We are coming to a place, ladies and gentleman, where we have to make a decision. Where we have to make a decision like Dietrich Bonhoeffer made a decision, like Martin Niemoller made a decision. We are coming to the position where we are in the same place that Dr. Martin Luther King Jr. had to make a decision, where the founders of this country had to make a decision that we will either obey God or we will obey man. And when those two directly, inherently, irrevocably collide with one another. We are in a position like Daniel in the lions’ den, like the three Hebrews that would not bow down, like Esther, who offered her life on the line and engaged in civil resistance against the most powerful king on the planet. We are coming to that moment in time.

When we have five lawyers on the Supreme Court — and I’ve had the opportunity to argue there, I’ve written lots of briefs, I’ve been a dean of a law school, I’ve been a tenured law school professor, I’ve taught constitutional law, I know all of that issue. But when we have five lawyers on the Supreme Court that not only contradict themselves in a two years period because, you know in 2013 they said the states had a right to define marriage, and in June 2015 they said states don’t have the right to define marriage. Frankly, states don’t have the right to define marriage to begin with any more than they have the right to redefine gravity. It is what it is. It’s part of natural creation. But they contradict themselves in a period of two years, and as Chief Justice John Roberts said, the five lawyers — that’s his term, not mine — they impose their will on a legal judgment not based on the Constitution, not based on the Court’s precedent.

That’s a lawless opinion. When are we going to stop playing charades and pretend that whatever those five people say, whoever they might be, whatever they say, no matter how devoid of the Constitution it may be, that it becomes the law of the land? It doesn’t! If that’s your belief system, if you have gotten so brainwashed to think that whatever those five people in Washington, D.C., say, we now have to march to it like toy soldiers because if they say so, irrespective of the fact that they have no authority under the Constitution to do it, then you would support Dred Scott, you would support Buck v. Bell, because those decisions came down from the United States Supreme Court as well.

And those decisions, the Dred Scott by the Supreme Court, they said that Blacks were not entitled to citizenship and therefore you cannot bring your case in court. We had a civil war to overturn that nonsense.

Staver gets his history just about as wrong as he does the law. Whenever anyone disagrees with a Supreme Court decision, they often point to Dred Scott as an example as a truly awful decision. We all know it was morally repugnant and a dark stain on our nation’s history. But that dark stain came about because the Constitution at the time — remember, it counted Black slaves like Dred Scott as only three-fifths of a person — made it pretty clear that he and others in his situation were not full citizens, not according to that pre-Thirteenth Amendment Constitution anyway. Pointing out that awful fact of history and the sorry state of the Constitution that our forefathers had foisted on this country is in now way the same as saying you support Dred Scott. No decent person can support what that decision did to Mr. Scott and million others like him. But since justices can’t declare constitutions unconstitutional, it seems to me that a decision like Dred Scott, as odious as it was, was also inevitable under the version of the Constitution they were stuck with in 1857. And that’s why we had a civil war and two critical constitutional amendments to ensure that black people would be full citizens rather than three-fifths of a person.
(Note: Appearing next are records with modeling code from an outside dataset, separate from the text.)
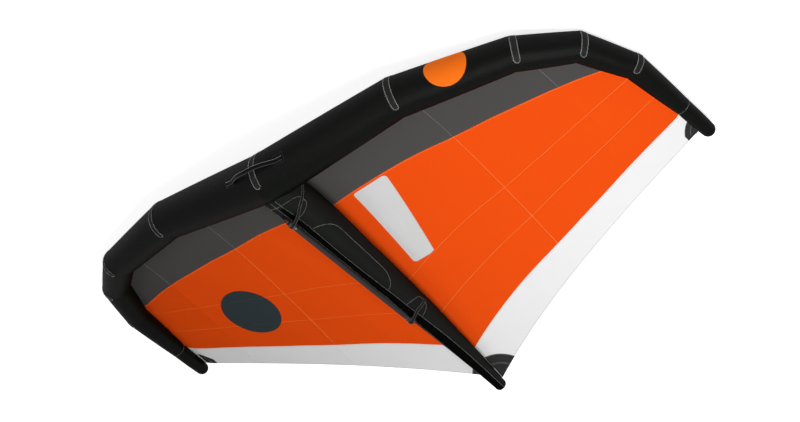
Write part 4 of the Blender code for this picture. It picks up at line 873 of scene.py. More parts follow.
def make_canopy():
    """Three bands of cloth, each one sheet over the whole span. Returns the one with the windows."""
    made = {}
    for word, tint, seams, deep, cut_out, panels in BANDS:
        lines = [seam_share(key, np.abs(ALL_X)) if key in SEAM_ORDER else np.full_like(ALL_X, key)
                 for key in seams]
        share, near = [], []
        for place, (a, b) in enumerate(zip(lines, lines[1:])):
            steps = ROW_STEPS[min(place, 1):, None]
            share.append(a + (b - a) * steps)
            near.append(np.exp(-np.minimum(steps, 1 - steps) / 0.04) * np.ones_like(ALL_X))
        share, near = np.concatenate(share), np.concatenate(near)
        for seam in (INNER_SEAM_X, OUTER_SEAM_X):
            near = np.maximum(near, np.exp(-np.abs(np.abs(ALL_X) - seam) / 0.02))
        x = np.broadcast_to(ALL_X, share.shape)
        item = lay(f"canopy_{word}_cloth", canopy, x, share, -HALF_CLOTH, HALF_CLOTH, f"{tint}_ripstop",
                   pucker=np.tile(near.ravel(), 2))
        area_of(canopy(x, share)) - cut_out
        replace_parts(item, *[f"canopy_{panel}_{half}" for panel in panels for _, half in HALVES])
        made[word] = item
    return made["body"]


WINDOW_CORNERS = np.array(((0.0745, 0.241), (0.1997, 0.241), (0.1328, 0.5337), (0.0527, 0.5337)))
WINDOW_CORNERS = WINDOW_CORNERS * (HALF_SPAN, CHORD)
WINDOW_RADIUS = 0.022


def window_outline(inset):
    """Points (x, y) round the window, moved inwards by an inset."""
    corners = WINDOW_CORNERS + np.array(((1, 1), (-1, 1), (-1, -1), (1, -1))) * inset
    arcs = []
    t = np.linspace(0, 1, 14)[:, None]
    for i, corner in enumerate(corners):
        a, b = unit(corners[i - 1] - corner), unit(corners[(i + 1) % 4] - corner)
        half = math.acos(float(a @ b)) / 2
        centre = corner + unit(a + b) * WINDOW_RADIUS / math.sin(half)
        start, end = (corner + way * WINDOW_RADIUS / math.tan(half) - centre for way in (a, b))
        arcs.append(centre + unit(start * (1 - t) + end * t) * WINDOW_RADIUS)
    return np.concatenate([part for i, arc in enumerate(arcs)
                           for part in (arc, np.linspace(arc[-1], arcs[(i + 1) % 4][0], 12)[1:-1])])


def cut_hole(body, outline):
    """Cuts a prism with an outline of (x, y) out of a piece."""
    count = len(outline)
    loop = np.arange(count)
    ahead = np.roll(loop, -1)
    points = np.column_stack((np.tile(outline, (2, 1)), np.repeat((-0.1, TIP_RISE), count)))
    faces = [loop[::-1], loop + count, *np.stack((loop, ahead, ahead + count, loop + count), -1)]
    mesh = bpy.data.meshes.new("window_cutter")
    mesh.from_pydata(laid(points).tolist(), [], [face.tolist() for face in faces])
    cutter = new_object("window_cutter", mesh)
    change = body.modifiers.new("window", "BOOLEAN")
    change.operation = "DIFFERENCE"
    change.solver = "EXACT"
    change.object = cutter
    bpy.context.view_layer.update()
    old = body.data
    body.data = bpy.data.meshes.new_from_object(body.evaluated_get(bpy.context.evaluated_depsgraph_get()))
    body.modifiers.clear()
    bpy.data.meshes.remove(old)
    bpy.data.objects.remove(cutter)


def make_windows(body):
    """Clear film with rounded corners behind a hole in the body cloth, on each half."""
    edge = window_outline(0.0)
    flat = edge.mean(0) + (edge - edge.mean(0)) * np.linspace(0, 1, 14)[:, None, None] * 1.012
    flat = np.concatenate((flat, flat[:, :1]), 1)
    seam = window_outline(-0.0055)
    for side, word in HALVES:
        surface = canopy_side(side)
        low, high = (surface(flat[..., 0], flat[..., 1], -HALF_CLOTH - gap) for gap in (0.0010, 0.0003))
        item = disc(f"window_film_{word}", low, high, "window_film", flat)
        cut_hole(body, window_outline(0.004) * (side, 1))
        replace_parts(item, f"window_{word}")
        sew("window_stitches", surface, np.concatenate((seam, seam[:1])), HALF_CLOTH + 0.0001)


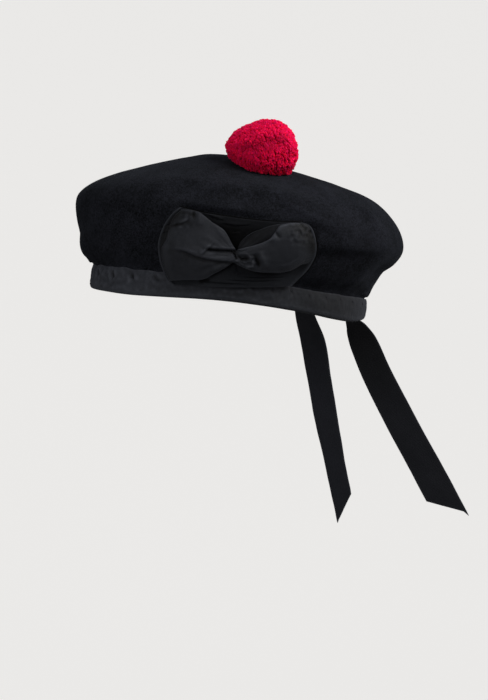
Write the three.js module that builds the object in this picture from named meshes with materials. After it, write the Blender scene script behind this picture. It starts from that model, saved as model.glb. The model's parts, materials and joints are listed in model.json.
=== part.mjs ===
// A balmoral bonnet as it sits on a head, tipped back, its two ribbon tails hanging behind.
//
// Millimetres and degrees. X points to the wearer's left, Y to the back, Z up. The origin is
// the middle of the headband's lower edge, where the head goes in. An angle is measured round
// the hat from the wearer's left (0) through the back (90), the right (180) and the front (270).
import * as THREE from "three";

// Headband: a wide ribbon folded round the raw edge of the felt.
const HEAD_LENGTH = 202; // inside, front to back
const HEAD_WIDTH = 163; // inside, side to side
const BAND_HEIGHT = 18; // outer leaf of the fold
const INNER_LEAF_HEIGHT = 16;
const RIBBON = 1; // thickness of the folded ribbon
const FOLD_DEPTH = 2; // ribbon below the felt's raw edge

// Crown: one shaped piece of felt.
const FELT = 2;
const HEM_HEIGHT = 4; // where the raw edge of the felt sits inside the fold
const APEX_HEIGHT = 109;
const CREST_RADIUS = 30;
const LIP_OUT = 1.6; // the felt spills over the band's top edge
const LIP_UP = 3;

const TIP_BACK = 8.2; // the worn hat's tilt, front up
const GAP = 0.3; // between pieces that touch

// Pompom: a soft yarn ball that flops forward of the crown's peak, to the left.
const POMPOM_SIZE = { width: 54, depth: 54, height: 43, lumps: 0.7 };
const POMPOM_PLACE = { left: 41, back: -10, up: 113.8, lean: 14, tip: 2 }; // lean and tip in degrees

// Cockade: a flat patch of wide ribbon, and a second length over it pinched into a bow.
const COCKADE_ANGLE = 330;
const COCKADE_TOP = 65;
const COCKADE_BOTTOM = 14.7;
const COCKADE_BOTTOM_SLANT = 0.116; // rise of the lower edge toward the back
const COCKADE_REACH = 103; // radius that its width is measured round
const BOW_RIBBON = 0.9;

// Tails: ribbon of one width, stitched inside the band behind each ear.
const TAIL_WIDTH = 25;
const TAIL_RIBBON = 1;
const STITCH_INSET = 1.9; // from the band's inner face to the tail's middle line

const ROUND = 60; // steps round the crown and the band

// How far the band's lower edge lifts or sags from level as it goes round the head.
const RIM = [
  { angle: 5, rise: 0.4 },
  { angle: 43, rise: -2.2 },
  { angle: 62, rise: 0.3 },
  { angle: 90, rise: 2.4 },
  { angle: 150, rise: 3 },
  { angle: 205, rise: 2.4 },
  { angle: 250, rise: -0.6 },
  { angle: 287, rise: -2.6 },
  { angle: 325, rise: 1 },
];

// The crown's section at each angle: radius and height of its hang over the band, of its widest
// reach, of the brow that rounds over, of the slope on top, and the height of its crest.
const CROWN_SECTIONS = [
  { angle: 0, hang: 93, hangUp: 27, reach: 103, reachUp: 57, brow: 98, browUp: 75, top: 72, topUp: 92, crest: 104.5 },
  { angle: 60, hang: 107, hangUp: 28, reach: 125, reachUp: 55, brow: 111, browUp: 80, top: 86, topUp: 93, crest: 103.6 },
  { angle: 105, hang: 110, hangUp: 26, reach: 126, reachUp: 54, brow: 114, browUp: 76, top: 85, topUp: 92, crest: 104.2 },
  { angle: 150, hang: 104, hangUp: 20, reach: 126, reachUp: 48, brow: 117, browUp: 69, top: 86, topUp: 89, crest: 105 },
  { angle: 195, hang: 101, hangUp: 20, reach: 123, reachUp: 49, brow: 115, browUp: 69, top: 83, topUp: 89, crest: 106 },
  { angle: 240, hang: 112, hangUp: 26, reach: 120.5, reachUp: 63, brow: 110, browUp: 76, top: 76, topUp: 91.5, crest: 106.6 },
  { angle: 285, hang: 109, hangUp: 26, reach: 113, reachUp: 61, brow: 105, browUp: 76, top: 74, topUp: 93, crest: 106.2 },
  { angle: 330, hang: 93, hangUp: 27, reach: 99, reachUp: 60, brow: 95, browUp: 76, top: 70, topUp: 93, crest: 105 },
];

// Soft folds in the felt: a line from one place to another, each an angle and a distance up
// the cloth from the band, with the fold's half-width and how far it stands out or dips in.
const CROWN_FOLDS = [
  { from: 306, fromUp: 59, to: 351, toUp: 57, width: 5, out: -2.4 }, // crease over the cockade
  { from: 300, fromUp: 72, to: 356, toUp: 70, width: 8, out: 1.6 }, // roll above that crease
  { from: 345, fromUp: 74, to: 16, toUp: 52, width: 6, out: 1.8 }, // ridge running back from it
  { from: 352, fromUp: 88, to: 24, toUp: 66, width: 7, out: -1.5 },
  { from: 36, fromUp: 78, to: 33, toUp: 38, width: 6, out: 1.6 }, // upright fold behind the ear
  { from: 27, fromUp: 34, to: 48, toUp: 22, width: 6, out: -2 },
  { from: 80, fromUp: 30, to: 96, toUp: 62, width: 8, out: -2 }, // slack at the back
  { from: 112, fromUp: 28, to: 122, toUp: 66, width: 9, out: 2 },
  { from: 150, fromUp: 22, to: 158, toUp: 60, width: 9, out: -2.2 },
  { from: 186, fromUp: 24, to: 178, toUp: 58, width: 8, out: 1.8 },
  { from: 214, fromUp: 22, to: 205, toUp: 56, width: 9, out: -2 },
  { from: 262, fromUp: 30, to: 290, toUp: 50, width: 8, out: -1.4 },
];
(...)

Staver’s respect for the law is just about as slippery as his grasp of history. As the law school dean at Liberty University, which he bragged about in this clip, he taught his law students that they should counsel their clients to break the law in favor of “God’s Law” if they perceive a conflict. And according to a RICO lawsuit that is currently pending in court connecting his law school to the Miller-Jenkins kidnapping case, his law school apparently practices what he taught.